In terms of non-wood forest products, 12.5% and 34.6% of the respondents indicated a respective partial and complete agreement that businesses placed enough emphasis on these goods and services, however 53% indicated there was not enough emphasis placed on non-wood forest goods and services. The villagers were split on whether or not the forests provide a positive environmental contribution to the area, i.e., climate and erosion control, 42.6% in favor, and 35.1% indicated no such effect, 22.3% were undecided.

Forestation work is integral in the region, and a priority investment for sustainable forests. In addition, it provides job opportunities for forest villagers. In order to reach the desired goals in these studies and to achieve success, the government-forest and villagers cooperation must maintain high levels ([11]). Consequently, the villagers’ opinions for similar work being performed around the village becomes important. Results showed 85.1% of the participants found the forestation work around their villages adequate, and 14.9% were undecided. When asked: “Will destruction of surrounding forests effect your village’s future?”, 95.3% replied yes, and 4.7% responded no.

When participants were asked: “Forests being primary, do you think you are sufficiently benefiting from the natural resources around you?”, 78.4% of the respondents answered yes, 21.6% indicated they take advantage of forests, but do not believe the benefits are adequate. A significant relationship between BENEFIT and SATISFACTION was observed (χ2 = 31.389, df = 1, P < 0.001 - Tab. 3).
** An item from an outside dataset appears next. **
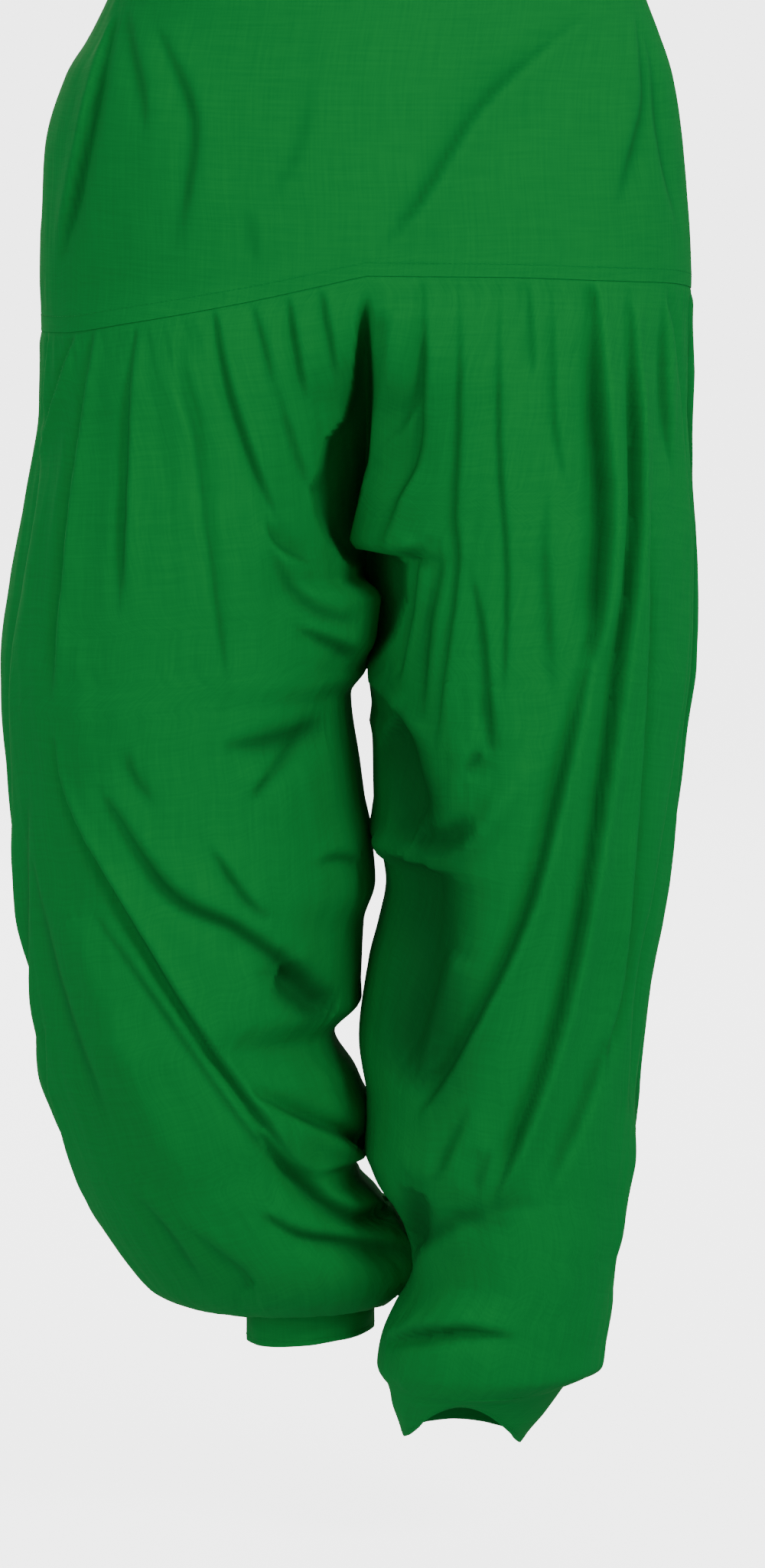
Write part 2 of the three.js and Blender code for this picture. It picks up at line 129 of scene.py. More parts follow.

Forestry laws and restrictions regarding forest use, and challenges facing forest villagers

One of the important issues in protecting and developing forests and shaping villagers’ views towards forests and forestry activities are forestry regulations. In Turkey, according to Forest Law 6831, forest villagers have privileges, including low-cost wood and employment priority in forestry related jobs ([18], [22]). A significant relationship between the rights granted to the villagers by law and satisfaction was observed (χ2 = 84.759, df = 2, P < 0.001 - Tab. 3). Only 8.3% of the respondents indicated the rights granted by the forestry law were sufficient, 63.2% stated the rights were partially sufficient, and 28.5% found the rights insufficient.

A significant relationship between satisfaction and LEGAL ISSUE was detected (χ2 = 111.592, df = 1, P < 0.001 - Tab. 3). When asked: “Have you ever been to court with the forestry organization?”, 87.2% of the respondents answered no, and 12.8% had experienced legal problems with the forestry organization for various reasons.

The most common reason for dissatisfaction with the laws was restrictions on previous villager benefits from forest resources. Villagers indicated restrictions in nomadic livestock practices had been implemented by forestry legislation; 65% were engaged in animal husbandry, and 34.3% had been displaced from this form of income due to forestry legislation. The rate of villagers in animal husbandry for economic purposes was approximately 42%. Results showed 50.1% of the villagers indicated a decline in nomadic livestock practices, however 49.9% responded with no decline. A significant relationship between NOMADIC LIVESTOCK practices and SATISFACTION was detected (χ2=126.680, df = 1, P < 0.001 - Tab. 3). The subjects who noted a decline in husbandry were asked: “Does the decline in nomadic livestock have a relationship with forest protection works/forestry activities?”, and 100% of the respondents answered yes.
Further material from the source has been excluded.